En los países evangelizados por religiosos, las casas y las Iglesias de
estos religiosos no pueden convertirse en centros jerárquicos, obispados y parroquias
sino mediante la introducción de un elemento distinto de los religiosos mismos,
ya que éstos no son por institución clérigos y pastores de ninguna Iglesia
particular, sino miembros de un cuerpo únicamente apostólico que pertenece
únicamente al servicio de la Iglesia universal. Es cierto que por excepción se puede desviar a un
religioso del fin propio de su instituto, hacer de un apóstol un pastor titular
y vincularlo al servicio de una Iglesia, pero la orden religiosa en cuanto tal
no puede, sin cambiar de naturaleza y de misión, entrar en los vínculos de las
jerarquías particulares y locales.
Por
lo demás, esto no es una inferioridad para las órdenes religiosas.
Importa,
por el contrario, a la naturaleza y a la grandeza de los servicios que prestan,
que conserven en su integridad el carácter apostólico. Los religiosos, semejantes a san Pablo y
llamados como él a sembrar el Evangelio y no a ser ministros ordinarios de las
Iglesias (cf. Rom. XV, 19-20), son apóstoles y no pastores. Cubrirán las
regiones infieles con sus florecientes misiones, esparcirán la semilla del
Evangelio; otros, sin embargo, irán luego a formar las Iglesias que ellos
habrán preparado con sus trabajos y con su sangre, y la obra quedará siempre
por terminar hasta tanto que reciba este complemento necesario. Porque las
misiones deben en todas partes ceder el puesto a la jerarquía de las Iglesias,
cuyo lugar no pueden ocupar por muy gloriosas que se muestren a nuestros ojos
por los frutos del celo y la sangre misma de los mártires.

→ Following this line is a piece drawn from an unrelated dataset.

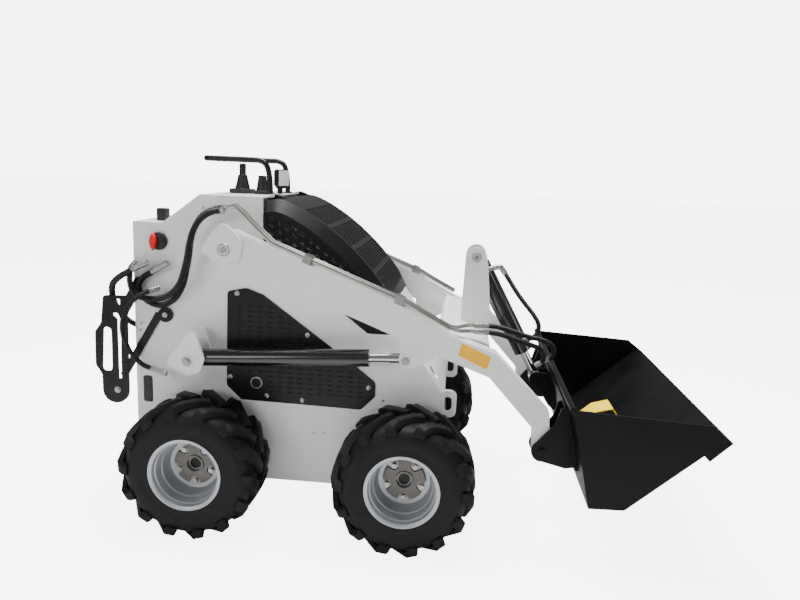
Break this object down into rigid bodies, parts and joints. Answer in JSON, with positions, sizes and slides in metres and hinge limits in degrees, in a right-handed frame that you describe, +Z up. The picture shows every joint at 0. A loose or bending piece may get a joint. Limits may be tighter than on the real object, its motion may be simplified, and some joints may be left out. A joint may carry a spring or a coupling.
{
  "type": "compact skid steer loader",
  "caption": "Compact stand-behind skid steer loader with a two-arm hydraulic lift frame, quick coupler and bucket, a hinged engine hood and free-turning wheels.",
  "frame": {"origin": "on the ground under the middle of the whole machine", "axes": "+X forward towards the bucket, +Y to the machine's left, +Z up"},
  "size_m": [2.0878, 1.089, 1.2526],
  "materials": {
    "black_paint": "satin black powder coat",
    "black_plastic": "black moulded plastic",
    "cast_steel": "dark cast steel",
    "chrome_rod": "hard chrome",
    "hose_rubber": "black hose with spiral guard",
    "red_plastic": "red moulded plastic",
    "tyre_rubber": "matt black rubber",
    "wheel_silver": "silver wheel paint",
    "white_paint": "gloss white machine paint",
    "yellow_paint": "yellow paint",
    "zinc_pipe": "zinc plated steel tube"
  },
  "bodies": {
    "chassis": {"arm_hose_left": "hose_rubber", "arm_hose_right": "hose_rubber", "arm_pivot_bracket_left": "white_paint", "arm_pivot_bracket_right": "white_paint", "battery_switch": "red_plastic", "belly_plate": "white_paint", "control_deck": "white_paint", "drive_lever": "black_plastic", "engine_block": "black_paint", "filler_cap": "black_plastic", "front_panel": "white_paint", "handle_bar": "black_paint", "lift_cylinder_bracket_left": "white_paint", "lift_cylinder_bracket_right": "white_paint", "lift_hose_left": "hose_rubber", "lift_hose_right": "hose_rubber", "rear_guard_left": "black_paint", "rear_guard_right": "black_paint", "rear_panel": "white_paint", "return_hose_left": "hose_rubber", "return_hose_right": "hose_rubber", "side_plate_left": "white_paint", "side_plate_right": "white_paint", "supply_hose_left": "hose_rubber", "supply_hose_right": "hose_rubber", "tool_lever": "black_plastic", "vent_plate_left": "black_paint", "vent_plate_right": "black_paint", "wheel_motor_front_left": "cast_steel", "wheel_motor_front_right": "cast_steel", "wheel_motor_rear_left": "cast_steel", "wheel_motor_rear_right": "cast_steel", "work_light": "black_paint"},
    "wheel_rear_right": {"rim_rear_right": "wheel_silver", "tyre_rear_right": "tyre_rubber"},
    "wheel_rear_left": {"rim_rear_left": "wheel_silver", "tyre_rear_left": "tyre_rubber"},
    "wheel_front_right": {"rim_front_right": "wheel_silver", "tyre_front_right": "tyre_rubber"},
    "wheel_front_left": {"rim_front_left": "wheel_silver", "tyre_front_left": "tyre_rubber"},
    "lift_arms": {"arm_pipes_left": "zinc_pipe", "arm_pipes_right": "zinc_pipe", "cross_member": "white_paint", "lift_arm_left": "white_paint", "lift_arm_right": "white_paint", "tilt_hose": "hose_rubber", "tool_hose": "hose_rubber", "tool_return_hose": "hose_rubber"},
    "lift_barrels": {"lift_barrel_left": "black_paint", "lift_barrel_right": "black_paint"},
    "lift_rods": {"lift_rod_left": "chrome_rod", "lift_rod_right": "chrome_rod"},
    "tilt_barrel": {"tilt_barrel": "black_paint"},
    "tilt_rod": {"tilt_rod": "chrome_rod"},
    "bucket": {"bucket": "black_paint", "bucket_bracket": "yellow_paint", "coupler": "black_paint"},
    "hood": {"hood": "black_paint"}
  },
  "joints": [
    {"name": "spin_rear_right", "type": "hinge", "parent": "chassis", "child": "wheel_rear_right", "pos_m": [-0.63505, -0.4245, 0.2325], "axis": [0, 1, 0], "continuous": true},
    {"name": "spin_rear_left", "type": "hinge", "parent": "chassis", "child": "wheel_rear_left", "pos_m": [-0.63505, 0.4245, 0.2325], "axis": [0, 1, 0], "continuous": true},
    {"name": "spin_front_right", "type": "hinge", "parent": "chassis", "child": "wheel_front_right", "pos_m": [0.06995, -0.4245, 0.2325], "axis": [0, 1, 0], "continuous": true},
    {"name": "spin_front_left", "type": "hinge", "parent": "chassis", "child": "wheel_front_left", "pos_m": [0.06995, 0.4245, 0.2325], "axis": [0, 1, 0], "continuous": true},
    {"name": "lift", "type": "hinge", "parent": "chassis", "child": "lift_arms", "pos_m": [-0.53905, 0, 0.956], "axis": [0, -1, 0], "range_deg": [-6, 65], "deforming": ["arm_hose_left", "arm_hose_right", "lift_hose_left", "lift_hose_right", "return_hose_left", "return_hose_right"]},
    {"name": "lift_cylinder_swing", "type": "hinge", "parent": "chassis", "child": "lift_barrels", "pos_m": [-0.66505, 0, 0.582], "axis": [0, -1, 0], "range_deg": [-4.6, 45.8]},
    {"name": "lift_rod_slide", "type": "slide", "parent": "lift_barrels", "child": "lift_rods", "axis": [0.9981, 0, 0.061], "range_m": [-0.0295, 0.308]},
    {"name": "bucket_tilt", "type": "hinge", "parent": "lift_arms", "child": "bucket", "pos_m": [0.50795, 0, 0.355], "axis": [0, 1, 0], "range_deg": [-3, 115]},
    {"name": "tilt_cylinder_swing", "type": "hinge", "parent": "lift_arms", "child": "tilt_barrel", "pos_m": [0.27095, 0, 0.932], "axis": [0, -1, 0], "range_deg": [-0.8, 0.2]},
    {"name": "tilt_rod_slide", "type": "slide", "parent": "tilt_barrel", "child": "tilt_rod", "axis": [0.4866, 0, -0.8736], "range_m": [-0.007, 0.222]},
    {"name": "hood_lid", "type": "hinge", "parent": "chassis", "child": "hood", "pos_m": [-0.43905, 0, 1.124], "axis": [0, -1, 0], "range_deg": [0, 55]}
  ],
  "couplings": [
    {"joint": "lift_cylinder_swing", "follows": "lift", "ratio": 0.69729},
    {"joint": "lift_rod_slide", "follows": "lift", "m_per_rad": 0.26932},
    {"joint": "tilt_cylinder_swing", "follows": "bucket_tilt", "ratio": -0.004955},
    {"joint": "tilt_rod_slide", "follows": "bucket_tilt", "m_per_rad": 0.10967}
  ]
}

Y en los países cristianos, allí donde las Iglesias están implantadas en
el suelo, donde están trazadas las circunscripciones territoriales de las jurisdicciones
locales sin dejar privada de pastor a ninguna porción de la grey de Jesucristo,
las órdenes religiosas aportan todavía en auxilio de las almas la valiosa
renovación del apostolado. Es preciso que no estén vinculadas a ningún lugar
para que puedan esparcir por todas partes la semilla de la palabra. Es preciso
que su ministerio sea independiente de los límites estrechos y estables de las
Iglesias, a fin de que puedan acudir sucesivamente a todos los lugares y
prestar ayuda a todos los cristianos. Si los pastores deben permanecer ligados
a sus propias greyes, conviene que los apóstoles estén libres para dirigirse
allá donde los llamen las necesidades de las almas.
Por otra parte, los apóstoles no son rivales de los
pastores, cuya autoridad hayan de reemplazar; ése no es el fin que les propone
la Iglesia, ni es eso lo que ella espera de sus trabajos: como valiosos
auxiliares de la jerarquía, tienen que sostenerla y fecundar su acción.
Los pastores no deben, por tanto, mirar el ministerio apostólico de las
órdenes religiosas como un daño infligido a su ministerio.
Este
ministerio no tiene nada de odioso, sino que pone al servicio de los pueblos auxilios
extraordinarios, cuya fuente no pueden ser los pastores; pero éstos pueden
siempre solicitar tales auxilios para el bien de las almas que les están
confiadas.
Así
las órdenes religiosas propiamente apostólicas, esos clérigos que no son pastores
por institución, sino apóstoles, hacen revivir ante nuestros ojos y harán
revivir hasta los últimos tiempos de la Iglesia las fuerzas que aparecieron en
sus principios.
Y
como al lado de los obispos y de los presbíteros establecidos en las Iglesias nacientes
aparecía entonces la acción universal de los apóstoles y de los varones apostólicos
que recorrían el mundo, de la misma manera al lado del ministerio de los
pastores ordinarios el apostolado moderno de los institutos religiosos no cesa
de resucitar las almas para devolver luego la grey renovada a esos mismos
pastores cuya perpetua solicitud debe conservarle la vida y la salud.
[1] La Carta de caridad o constitución de la orden del
Cister es llamada "Acuerdo concluido entre el monasterio del Cister y
todos los demás monasterios salidos de él», lo que expresa bien la idea de una
confederación de los monasterios; PL 166, 1378.